The Galaxy Note 9 has very narrow bezels, but it's not a true full-screen phone like some of its Chinese competitors, such as the Oppo Find X and Vivo Nex S. Nor does the Note 9 let you unlock the phone with an in-screen fingerprint sensor, which is becoming more popular. And while Samsung may be working on a better answer to Face ID for a future handset, the Note 9 uses the same imperfect combination of iris and face scanning that the Galaxy S9 does.

If you're looking for Android Pie and the new gesture-based navigation system and other AI goodies it brings, you'll have to wait, as this phone runs Android Oreo 8.1 out of the box. Lastly, it's worth noting that 5G-capable phones should start rolling out by mid-2019. Samsung can't do anything about that with this phone, as the modems and networks simply aren't ready yet. But if you're investing $999 in a handset, some may want it to be more future-proof.


Priced at $999, the Galaxy Note 9 is not a phone that wows. It's simply a more powerful and versatile version of what has been the best big-screen Android handset on the market. And that’s nothing to apologize for.

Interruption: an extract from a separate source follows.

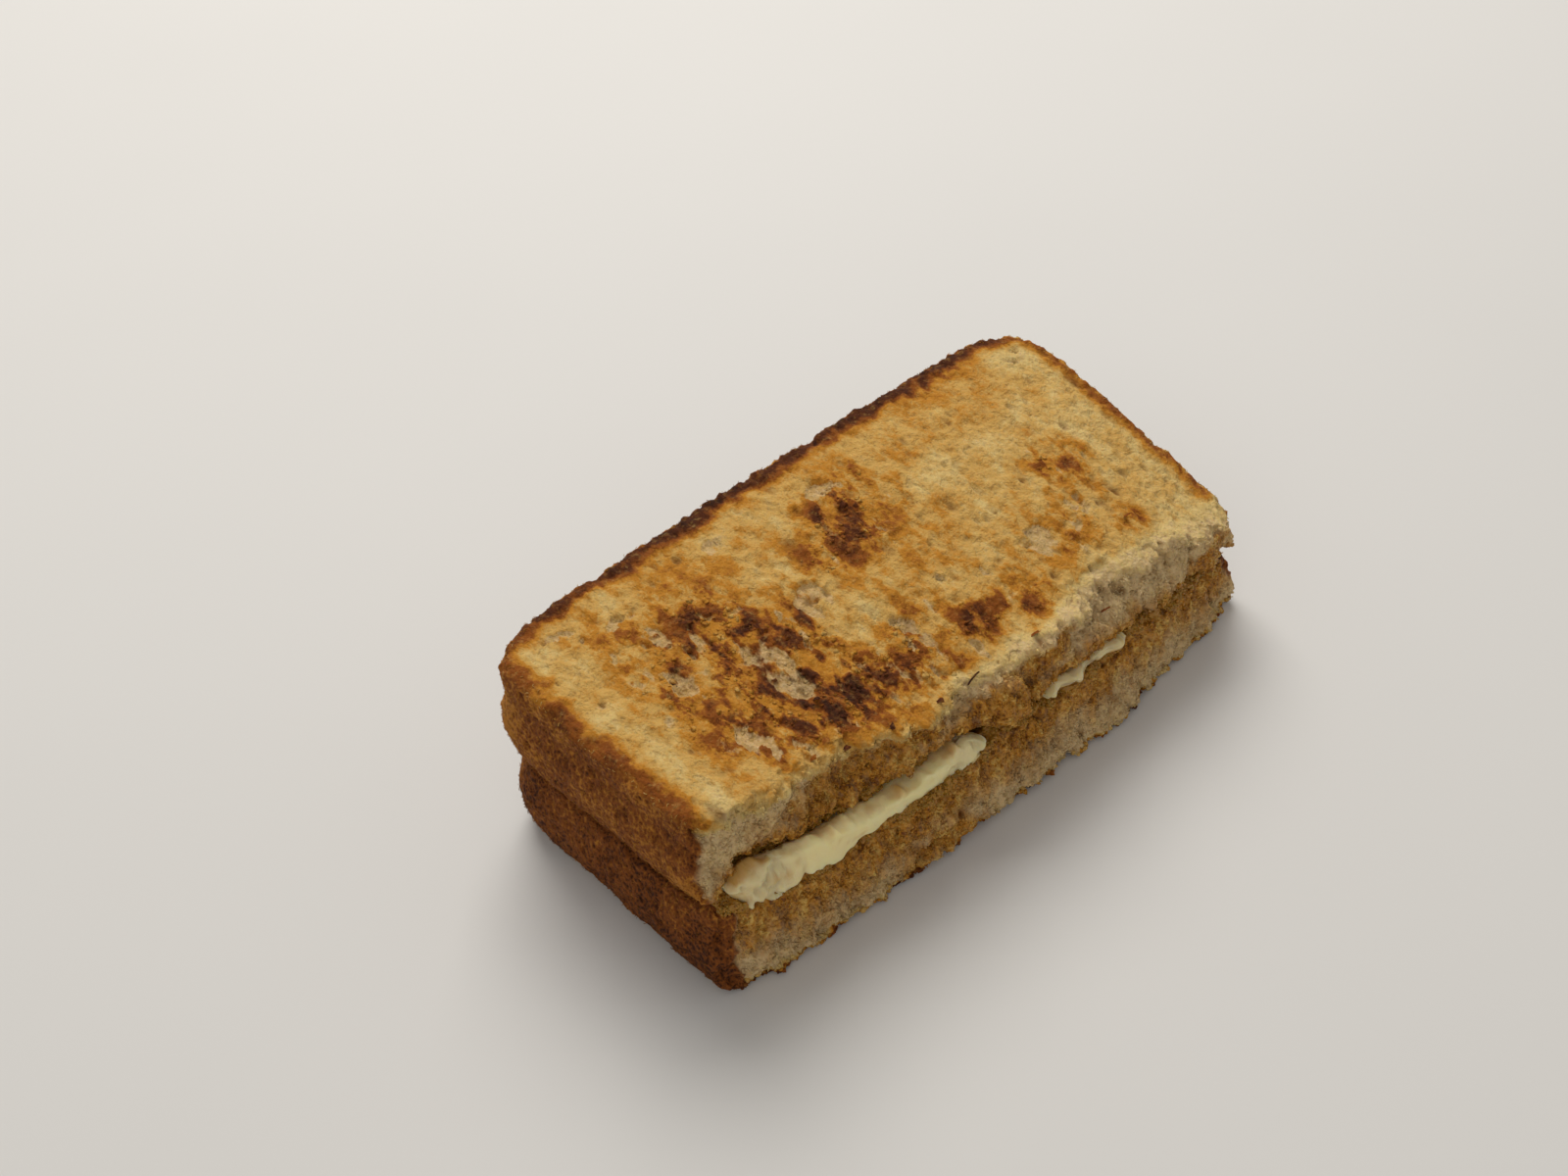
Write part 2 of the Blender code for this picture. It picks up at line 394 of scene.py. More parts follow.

The bigger battery and AI camera alone will likely be enough to entice those who have a flagship phone that's two or more years old. And the water cooling should prove handy for gamers who want to play Fortnite for Android without their hands starting to sweat in battle. The S Pen's remote-control tricks seem like a novelty for now, but I can see people using that capability for taking selfies and maybe giving presentations in DeX mode.
The problem for Samsung is not what's on this phone but what's coming. The Galaxy S10 is around the corner for early 2019, and that device is rumored to have cutting-edge features like an in-screen fingerprint reader. Then there's Apple's trio of new iPhones launching just a month from now — including a potentially huge 6.5-inch iPhone X Plus — as well as Google's new Pixel 3 phones in October that will have Android Pie built in.

So, unless you love the idea of using an S Pen, you may want to wait until this fall to compare all of the latest flagships before you buy. But if you need a big-screen phone right now, the Note 9 should not disappoint.